(Fr.).
The name given to literary and musical confraternities, often religious, founded mainly in northern France from the 12th century, and to the competitions sponsored by them. The word probably derives from the Latin podium, referring to a raised platform from which competing compositions were delivered or judged or both. The trouvère Adam de la Halle, who competed in the puy of his native Arras, was the first to use the word to mean a society holding literary competitions.
Religious confraternities, most of them devoted to the Virgin Mary, were established in many cities of north-eastern France in the 12th and 13th centuries, and they flourished in Normandy from the 15th century. Abbeville, Arras, Beauvais, Caen, Dieppe, Douai, Evreux, Lille, London, Paris, Rouen, Tournai and Valenciennes are known to have had puys in the Middle Ages or Renaissance. The confraternities were generally made up of both clerics and laymen, aristocracy and bourgeois. Many existed first to sponsor special services on one or more Marian feast days, sometimes accompanied by a para-liturgical spectacle and a banquet, and only later instituted poetry competitions in connection with those established practices. In time, however, the competitions came to be the focus of the annual celebrations, and by the 17th century many of the Norman puys redefined themselves as literary academies. A number of puys survived in this form until the Revolution.

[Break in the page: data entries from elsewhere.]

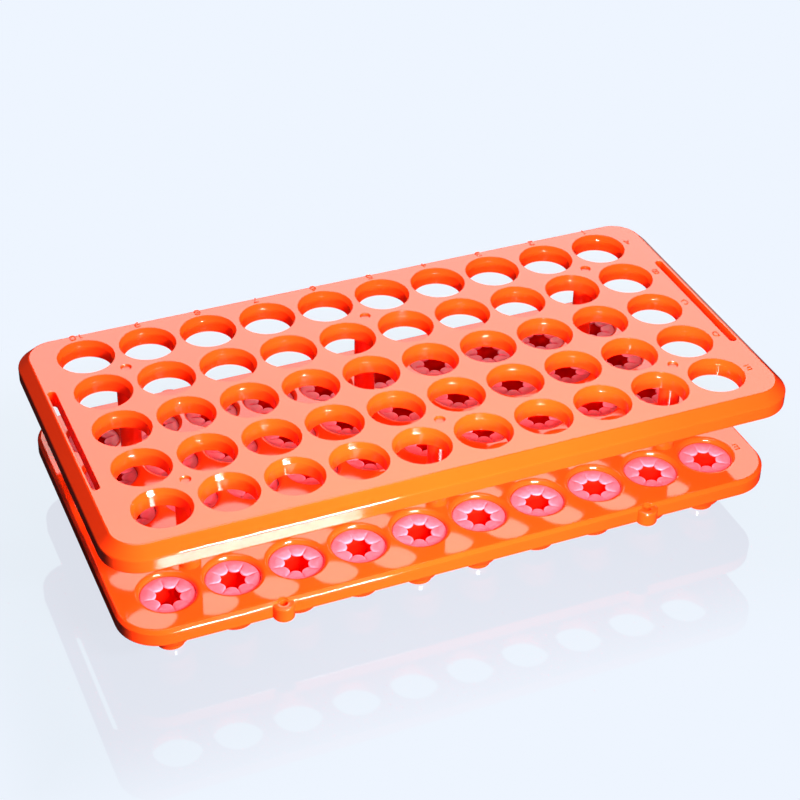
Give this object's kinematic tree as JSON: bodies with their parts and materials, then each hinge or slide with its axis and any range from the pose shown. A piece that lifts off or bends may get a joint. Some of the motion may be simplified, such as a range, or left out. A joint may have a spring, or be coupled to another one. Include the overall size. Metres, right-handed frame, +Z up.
{
  "type": "microcentrifuge tube rack",
  "caption": "Low two-tier rack for microcentrifuge tubes: a bored upper plate on pillars over a plate of cups with star-shaped silicone grips.",
  "frame": {"origin": "on the bench surface, under the centre of the tube grid", "axes": "+X along the rack, +Y across it towards the edge with the column numbers, +Z up; -Y is the edge with the eyelets"},
  "size_m": [0.1592, 0.0844, 0.0369],
  "materials": {
    "orange_plastic": "gloss",
    "pink_silicone": "satin"
  },
  "bodies": {
    "root": {"upper_plate": "orange_plastic", "lower_plate": "orange_plastic", "pillar_1": "orange_plastic", "pillar_2": "orange_plastic", "pillar_3": "orange_plastic", "pillar_4": "orange_plastic", "pillar_5": "orange_plastic", "pillar_6": "orange_plastic", "grip_E10": "pink_silicone", "grip_E9": "pink_silicone", "grip_E8": "pink_silicone", "grip_E7": "pink_silicone", "grip_E6": "pink_silicone", "grip_E5": "pink_silicone", "grip_E4": "pink_silicone", "grip_E3": "pink_silicone", "grip_E2": "pink_silicone", "grip_E1": "pink_silicone", "grip_D10": "pink_silicone", "grip_D9": "pink_silicone", "grip_D8": "pink_silicone", "grip_D7": "pink_silicone", "grip_D6": "pink_silicone", "grip_D5": "pink_silicone", "grip_D4": "pink_silicone", "grip_D3": "pink_silicone", "grip_D2": "pink_silicone", "grip_D1": "pink_silicone", "grip_C10": "pink_silicone", "grip_C9": "pink_silicone", "grip_C8": "pink_silicone", "grip_C7": "pink_silicone", "grip_C6": "pink_silicone", "grip_C5": "pink_silicone", "grip_C4": "pink_silicone", "grip_C3": "pink_silicone", "grip_C2": "pink_silicone", "grip_C1": "pink_silicone", "grip_B10": "pink_silicone", "grip_B9": "pink_silicone", "grip_B8": "pink_silicone", "grip_B7": "pink_silicone", "grip_B6": "pink_silicone", "grip_B5": "pink_silicone", "grip_B4": "pink_silicone", "grip_B3": "pink_silicone", "grip_B2": "pink_silicone", "grip_B1": "pink_silicone", "grip_A10": "pink_silicone", "grip_A9": "pink_silicone", "grip_A8": "pink_silicone", "grip_A7": "pink_silicone", "grip_A6": "pink_silicone", "grip_A5": "pink_silicone", "grip_A4": "pink_silicone", "grip_A3": "pink_silicone", "grip_A2": "pink_silicone", "grip_A1": "pink_silicone"}
  },
  "joints": []
}
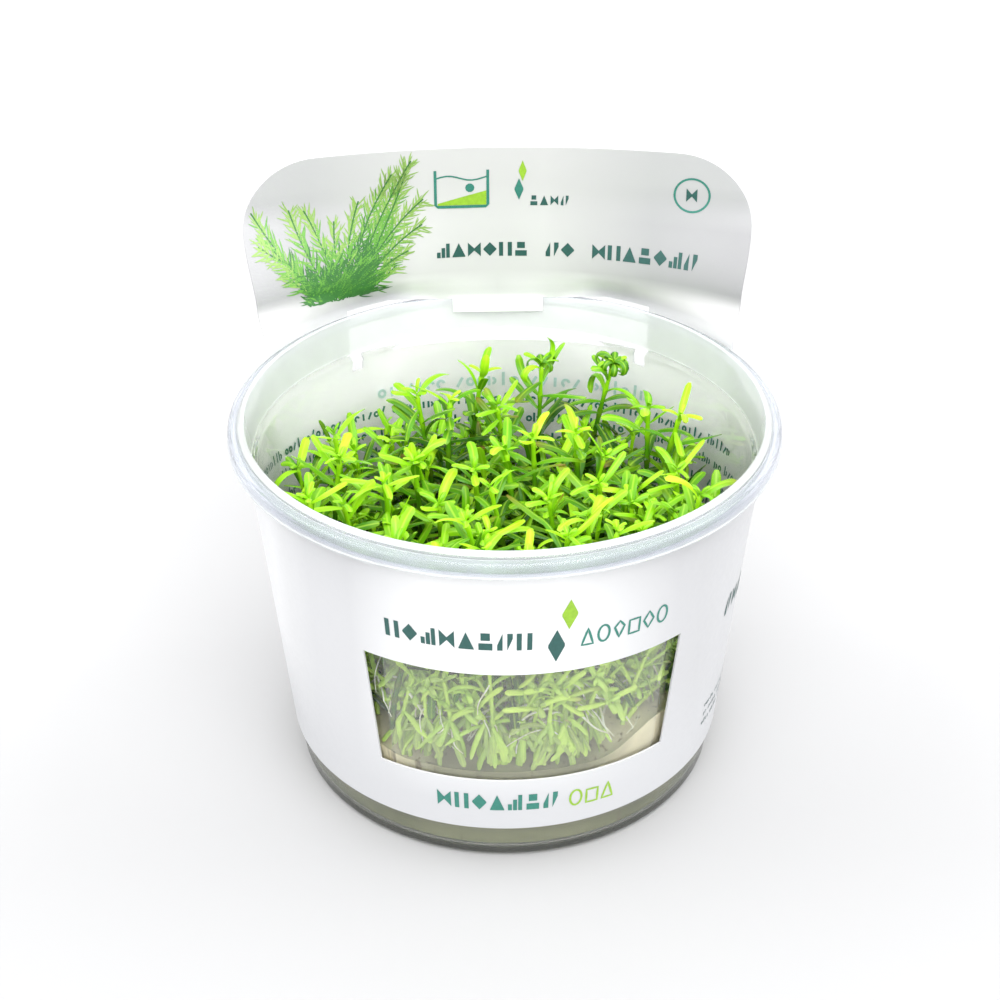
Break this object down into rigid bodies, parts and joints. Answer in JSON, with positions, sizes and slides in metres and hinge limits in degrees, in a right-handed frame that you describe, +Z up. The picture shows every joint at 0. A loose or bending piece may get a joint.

The poetry competitions elicited submissions in the vernacular formes fixes and, more rarely, in Latin. The musical settings were generally strophic. Only Evreux's 16th-century puy of St Cecilia awarded prizes for through-composed polyphony (attracting two submissions from Orlande de Lassus). Some competitors were professional men of letters, such as the historian Jean Froissart who won prizes at the puys of Valenciennes, Tournai, Abbeville and Lille, while others apparently were local amateurs. Although the surviving evidence is incomplete it seems that the invitations usually established the parameters for competition in various categories for a given year, often stipulating in each division the poem's subject, form and refrain. At Amiens the refrain for each year was included on a scroll in a panel painting showing the Virgin surrounded by contemporary figures, which was displayed in the cathedral in advance of the competition. The poetic forms most often specified are the chant royal, Jeu-parti (involving two authors), serventois and ballade (see Ballade (i)). In the 15th and 16th centuries treatises on versification were written in direct response to the requirements of the various puys. Pierre Fabri's Le grant et vrai art de pleine rhétorique (1521), for example, supplies rules for the verse forms admitted to Rouen's puy. The prizes were sometimes symbolic (such as a palm, lily or rose), redeemable for a fixed sum of money, and they sometimes took the form of signet rings embellished with imagery and/or verse. The winning chants royaux at the puy of Amiens for the years 1460–1517 and copies of the paintings that announced the refrains are contained in F-Pn fr.145, a presentation manuscript for Louise de Savoie. F-Pn fr.379 (2nd quarter of the 16th century) is an illuminated collection of chants royaux, ballades and rondeaux in honour of the Virgin from the puy of Rouen.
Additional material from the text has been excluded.